In another version, Myles fled the saloon first, and Klimas was never struck, having taken cover during the gunfight. According to these sources, Tancl shot Doherty, who fell and did not return fire. Myles ran into the street with Tancl in pursuit. Klimas followed to aid his employer. As Tancl collapsed, he called out: "Leo, kill the rat, he got me." Then, Klimas attacked O'Donnell in the same manner described in the earlier account. Doherty, stumbling into the street, witnessed Klimas beating O'Donnell, then shot him in the head at point-blank range. Doherty then carried O'Donnell to his car and the two drove away.

O'Donnell and Doherty, still recovering from their wounds, were both arrested and were brought to trial. The prosecutor failed to convict the men, so both of them were released. They left the courtroom accompanied by family, friends and a group of women.

Despite the presence of numerous witnesses, O'Donnell and Doherty were never convicted for the murders of Klimas and Tancl. It was rumored that the prosecuting attorney, William McSwiggin, was a childhood friend of the defendants and had deliberately undermined the case. The allegation was notable, given McSwiggin's reputation as one of Illinois' most aggressive prosecutors. He earned the nickname "Hanging Prosecutor" for relentlessly pursuing serious criminals and strongly supporting capital punishment.

==McSwiggin==
William McSwiggin was born and raised in Cicero, Illinois. Known informally as Bill or Will, he befriended the O'Donnell brothers and Doherty during his youth. He was noted for his strong, athletic physique. His father served as a police officer for many years. Despite his close associations with figures from criminal underworld, McSwiggin pursued a career in law, serving as an Illinois state prosecutor.

On April 27, 1926, McSwiggin was socializing in Cicero with James J. Doherty and Thomas "Red" Duffy when an armed assailant opened fire with a machine gun on the group outside the Pony Inn saloon, located at 5613 West 12th Street, now known as Roosevelt Road. All three were killed.

==Death==
In early 1933, Myles O'Donnell was shot by a bartender during an altercation. He sustained a gunshot wound to the lung and subsequently contracted pneumonia. He died on March 10, 1933.

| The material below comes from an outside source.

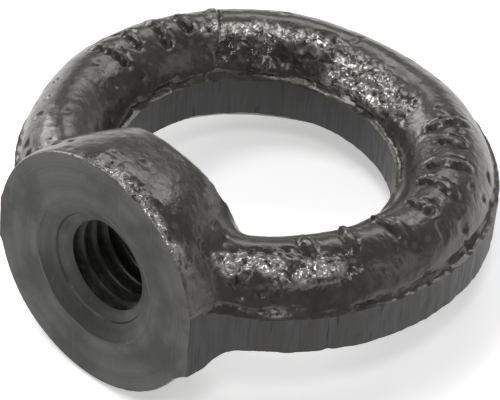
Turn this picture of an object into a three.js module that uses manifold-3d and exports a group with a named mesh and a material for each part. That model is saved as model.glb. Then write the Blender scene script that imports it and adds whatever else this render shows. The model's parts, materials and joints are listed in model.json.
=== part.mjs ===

Following his brother's death, William "Klondike" O'Donnell assumed control of the West Side rackets but was unable to replicate their former profitability. With Prohibition repealed and the bootlegging operation dissolved, Klondike attempted to sustain his income through a fleet of trucks, which he supplied to Chicago gangster Jack "Three Fingered" White. White operated a labor union racket known as TNT, which coerced members into making payments and dues. The operation eventually attracted federal attention and was shut down, leaving Klondike without a source of income.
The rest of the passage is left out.